Aquellas otras definiciones

  Ahora soy un cuerpo abierto de un extremo al otro; al rededor los espectros y una pausa de hielo, y sobre ellos: una luz cenital insoportable y lenta. El cirujano —que es también el paciente y el instrumentista y el espectro— permanece de espaldas; busca y espera perpetuamente la definición, la palabra que no ha sido escrita. Halla un verso; - ¡Bien! Podemos proceder. —anuncia—. ¡Milenaria pausa, esperada interrupción! y alguien mueve el instante, lo arrastra. Se ha conseguido avanzar y se ha prescindido de las alternativas: de aquellos otros doctores, de aquellas otras definiciones. El cirujano es un experto: definir una dolencia contribuye a su sanación.

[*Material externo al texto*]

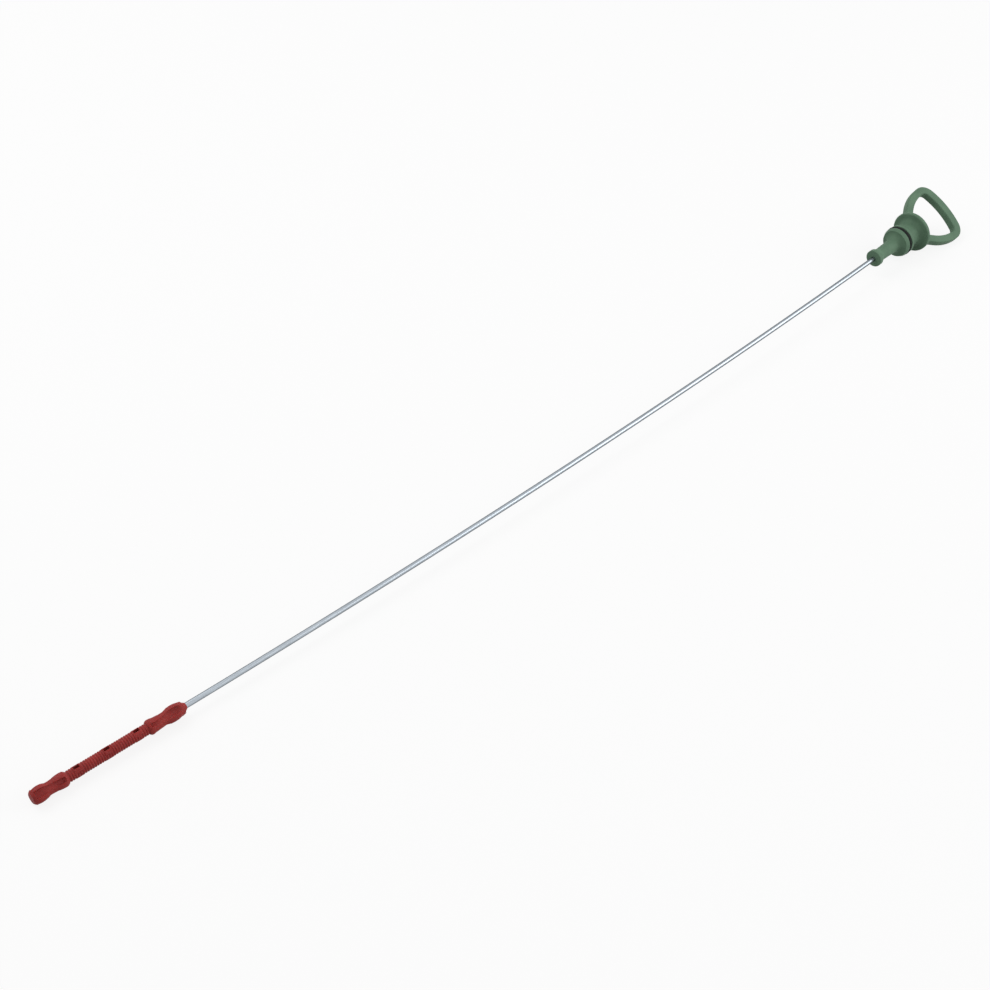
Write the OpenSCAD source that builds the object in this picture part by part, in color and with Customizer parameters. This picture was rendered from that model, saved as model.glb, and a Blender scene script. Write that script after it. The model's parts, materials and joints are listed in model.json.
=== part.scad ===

Sobre Personas Decentes, de Leonardo Padura

Por las tardes ya no hay mucho que hacer, todo está en su lugar: el piso limpio, la ropa doblada, los libros ordenados. Es casi todo sobre lo que decido. Después sólo queda una quietud insoportable que viene de allá afuera, yo le devuelvo un gesto simple pero eficaz. Y abro el ventanal un poco, para que ingrese una corriente de aire fresco, un movimiento invencible; ruidos y ladridos que ahora vienen de La Habana. Quizás unas cuadras me separen de una discusión en La Dulce Vida, ahí donde el Mario Conde (de Padura) dice algo perfecto y cuestionable; yo escucho, para mí es fundamental. Un gesto simple, cotidiano, permanente; inundado de un aire que sopla de hojas palpables de olores propios. Un gesto que se repite, una respuesta a la quietud que me llega de allá afuera, un movimiento. Eso es libertad, quizás una mayor que sólo arrastrar mis propios pies.
  ¿A dónde va  esa nada intranquila que dejo flotando en el aire? Me sigue y se arrastra y atrapa mis pasos; y busca y demanda y necesita descongelar un encuentro, la dirección de un disparo, el comienzo de un derrumbe, o de un beso. ¿Cuál es la forma sutil de esa nada inconclusa y definitiva, a dónde va durante el día? Preguntó ella; y su cansancio y su desengaño y su tristeza. Yo sonreía, un libro sabe esperar. Aunque nade inconcluso, aunque flote sutil de expectativa.  

Y también en el silencio

  Una vez leí una frase que me salvó la vida, y allí no tuvo lugar ninguna palabra. Yo volví al trabajo sin haber almorzado, y en cuanto pude crucé al almacén por un alfajor, quizás un chocolate. Al entrar me invadió un aroma y más aún el hambre. ¿Cuánto cuesta un plato de eso que está cocinando?. Es sopa de maní, ¿quiere almorzar con nostros?. <<Lo invito>>, me dijo esa señora de piel curtida y ojos vidriosos y cansados. Cualquiera puede tragarse la vida sin respirar y no darse cuenta, un ejercicio al que algunos aspiran; eventualmente uno puede dejarse llevar por esa muerte unos días, unos meses, algunos años. Pero ese día probé por primera vez la sopa de maní. Y leí —como pocas veces—aquello que cabe en un simple gesto, y en el vapor y en el pan y en los ojos. Y también en el silencio.
  Madre, la comida china y yo tenemos un problema. Cuando menguó el mundo y las ruedas y la bicicleta y las voces y la casa, salí a buscar Comida China. Y encontré pescados y vinagre y arroz y salsa de soja. Y no zapallitos y cebolla y huevo y croquetas de acelga y ensalada y papas y arvejas y lechuga y limón y lentejas y aceite y vinagre y huevo y pan casero y mate cocido y tortas fritas y manteca y azúcar.

INCENDIO

Cuando la calle no me engulle cuando doblo las esquinas y no son escaleras cuando soy probable sin ser ingenuo me engulle un reproche inevitable como un pecado terrible y absurdo “no haber sido feliz”. y cuando el escalofrío sutil y preciso se expande hasta la nieve acaricia las hojas, murmura al agua alimenta peces y nubes cuando ese escalofrío invisible pero fundamental, me engulle yo soy el viento aunque recoja después la ausencia que llora rota entre los árboles.